=== WRITTEN PROBLEM ===
Below are some records; quote exactly the lines from the one that contains "Continue the build123d" through the one that contains "reach < FLEX_REACH", inclusive, and no others.
## BEGIN MATERIAL PROVIDED
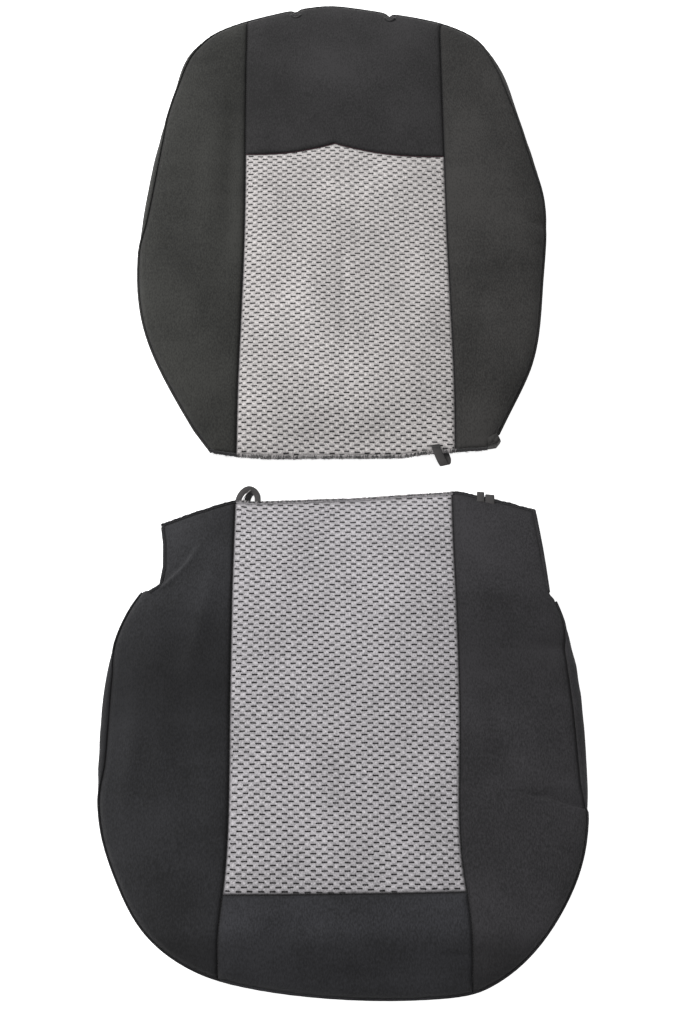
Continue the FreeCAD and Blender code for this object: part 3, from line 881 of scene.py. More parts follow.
## END MATERIAL PROVIDED
## BEGIN MATERIAL PROVIDED
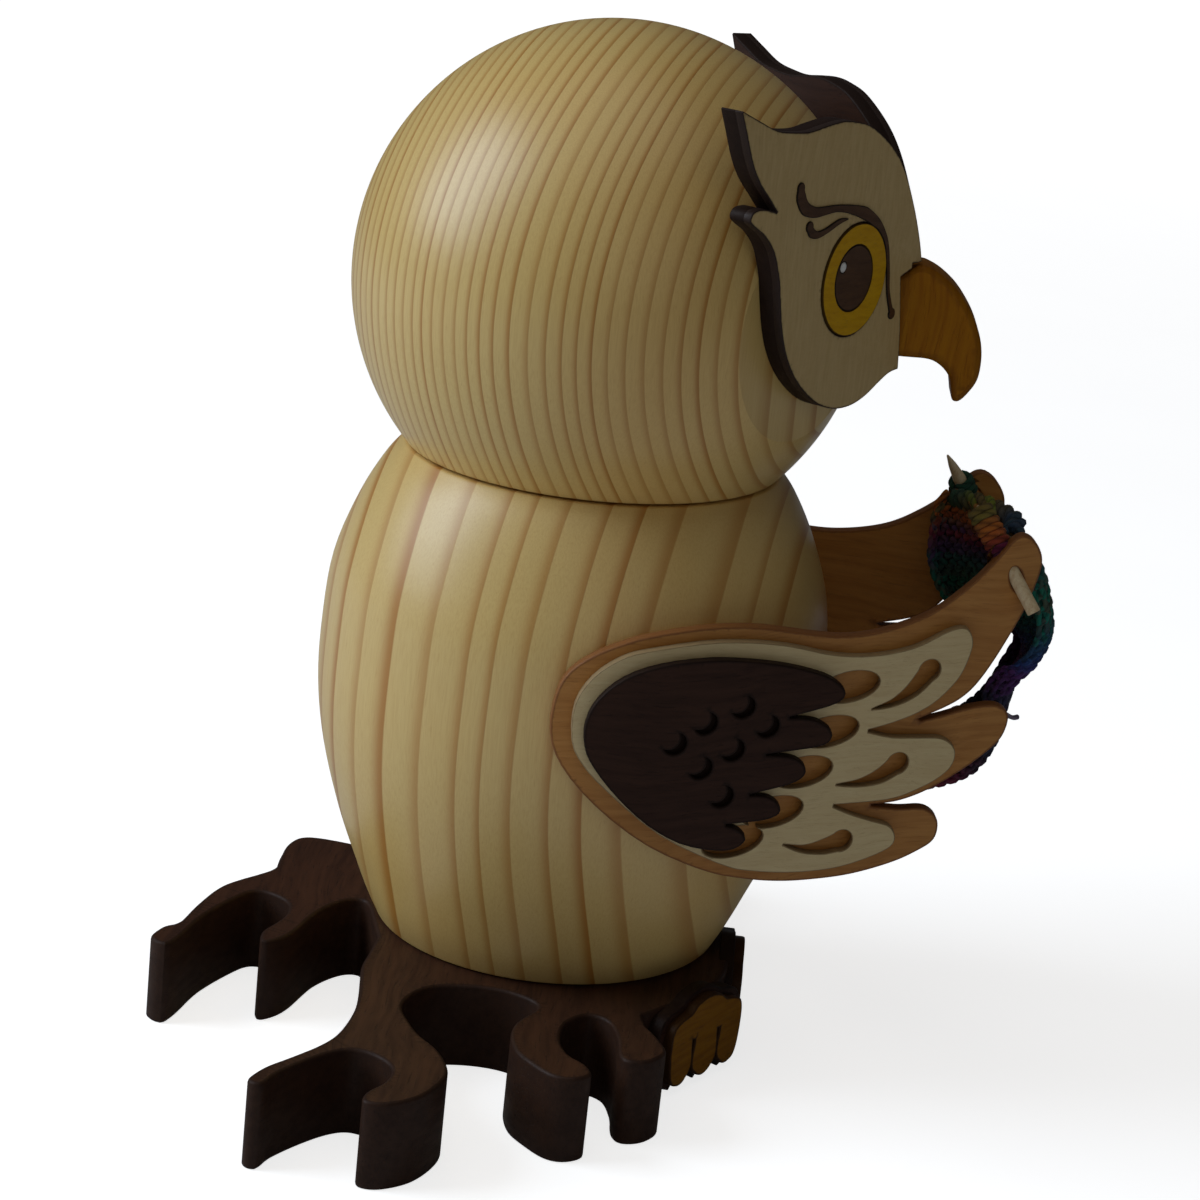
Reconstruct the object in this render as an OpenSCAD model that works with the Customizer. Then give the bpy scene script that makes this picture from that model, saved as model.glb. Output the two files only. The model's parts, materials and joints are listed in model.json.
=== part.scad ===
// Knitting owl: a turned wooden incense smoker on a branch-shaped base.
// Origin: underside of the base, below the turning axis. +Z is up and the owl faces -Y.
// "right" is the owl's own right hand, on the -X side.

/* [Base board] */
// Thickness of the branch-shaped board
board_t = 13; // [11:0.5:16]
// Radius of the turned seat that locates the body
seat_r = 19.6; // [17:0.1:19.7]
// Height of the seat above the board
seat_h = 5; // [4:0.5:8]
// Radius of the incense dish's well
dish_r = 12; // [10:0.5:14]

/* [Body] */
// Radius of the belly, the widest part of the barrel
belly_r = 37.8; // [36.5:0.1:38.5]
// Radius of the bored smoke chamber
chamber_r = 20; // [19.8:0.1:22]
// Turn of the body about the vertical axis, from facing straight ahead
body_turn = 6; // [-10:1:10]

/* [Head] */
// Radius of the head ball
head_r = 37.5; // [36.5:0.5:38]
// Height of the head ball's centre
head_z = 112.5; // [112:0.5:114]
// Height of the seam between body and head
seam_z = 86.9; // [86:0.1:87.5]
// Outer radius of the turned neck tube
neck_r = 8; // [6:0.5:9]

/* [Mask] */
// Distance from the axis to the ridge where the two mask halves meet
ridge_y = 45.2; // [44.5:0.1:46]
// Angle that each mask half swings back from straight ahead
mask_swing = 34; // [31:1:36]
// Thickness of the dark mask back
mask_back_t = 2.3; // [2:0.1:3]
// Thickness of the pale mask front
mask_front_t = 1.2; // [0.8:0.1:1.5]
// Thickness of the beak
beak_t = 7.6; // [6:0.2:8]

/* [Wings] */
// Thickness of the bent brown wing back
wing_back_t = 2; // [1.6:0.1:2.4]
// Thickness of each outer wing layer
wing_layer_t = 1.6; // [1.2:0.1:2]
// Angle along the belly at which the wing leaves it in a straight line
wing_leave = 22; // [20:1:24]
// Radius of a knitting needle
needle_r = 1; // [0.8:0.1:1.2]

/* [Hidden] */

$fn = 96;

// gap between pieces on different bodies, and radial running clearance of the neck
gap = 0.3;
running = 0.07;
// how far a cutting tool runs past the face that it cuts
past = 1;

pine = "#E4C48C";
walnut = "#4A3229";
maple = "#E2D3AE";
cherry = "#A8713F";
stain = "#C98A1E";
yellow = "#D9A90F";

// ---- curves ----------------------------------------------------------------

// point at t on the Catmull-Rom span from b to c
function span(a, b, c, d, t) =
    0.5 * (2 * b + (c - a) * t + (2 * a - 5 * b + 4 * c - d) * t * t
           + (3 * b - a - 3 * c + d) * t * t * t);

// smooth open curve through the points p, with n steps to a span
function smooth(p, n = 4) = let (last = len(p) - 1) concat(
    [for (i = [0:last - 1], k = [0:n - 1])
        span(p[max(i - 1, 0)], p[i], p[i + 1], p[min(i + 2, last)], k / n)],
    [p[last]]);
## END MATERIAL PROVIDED
## BEGIN MATERIAL PROVIDED
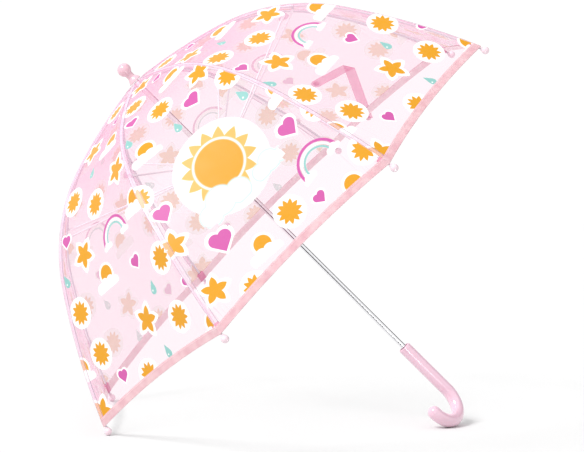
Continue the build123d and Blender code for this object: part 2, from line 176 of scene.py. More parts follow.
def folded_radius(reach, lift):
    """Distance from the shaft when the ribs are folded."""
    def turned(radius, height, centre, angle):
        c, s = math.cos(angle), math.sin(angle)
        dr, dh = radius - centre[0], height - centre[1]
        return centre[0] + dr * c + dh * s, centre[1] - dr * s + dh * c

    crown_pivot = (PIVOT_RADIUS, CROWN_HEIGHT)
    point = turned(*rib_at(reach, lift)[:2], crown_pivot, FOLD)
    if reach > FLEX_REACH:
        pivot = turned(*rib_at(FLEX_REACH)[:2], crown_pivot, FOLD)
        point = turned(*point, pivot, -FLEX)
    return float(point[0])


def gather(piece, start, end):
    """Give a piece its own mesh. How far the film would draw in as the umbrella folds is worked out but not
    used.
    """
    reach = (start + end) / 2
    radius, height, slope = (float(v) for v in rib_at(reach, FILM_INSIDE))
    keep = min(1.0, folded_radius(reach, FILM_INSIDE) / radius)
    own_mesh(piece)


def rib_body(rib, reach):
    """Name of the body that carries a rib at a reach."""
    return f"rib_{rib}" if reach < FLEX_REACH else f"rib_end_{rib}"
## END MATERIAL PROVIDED
=== ANSWER TO THIS TASK ===
Continue the build123d and Blender code for this object: part 2, from line 176 of scene.py. More parts follow.
def folded_radius(reach, lift):
    """Distance from the shaft when the ribs are folded."""
    def turned(radius, height, centre, angle):
        c, s = math.cos(angle), math.sin(angle)
        dr, dh = radius - centre[0], height - centre[1]
        return centre[0] + dr * c + dh * s, centre[1] - dr * s + dh * c

    crown_pivot = (PIVOT_RADIUS, CROWN_HEIGHT)
    point = turned(*rib_at(reach, lift)[:2], crown_pivot, FOLD)
    if reach > FLEX_REACH:
        pivot = turned(*rib_at(FLEX_REACH)[:2], crown_pivot, FOLD)
        point = turned(*point, pivot, -FLEX)
    return float(point[0])


def gather(piece, start, end):
    """Give a piece its own mesh. How far the film would draw in as the umbrella folds is worked out but not
    used.
    """
    reach = (start + end) / 2
    radius, height, slope = (float(v) for v in rib_at(reach, FILM_INSIDE))
    keep = min(1.0, folded_radius(reach, FILM_INSIDE) / radius)
    own_mesh(piece)


def rib_body(rib, reach):
    """Name of the body that carries a rib at a reach."""
    return f"rib_{rib}" if reach < FLEX_REACH else f"rib_end_{rib}"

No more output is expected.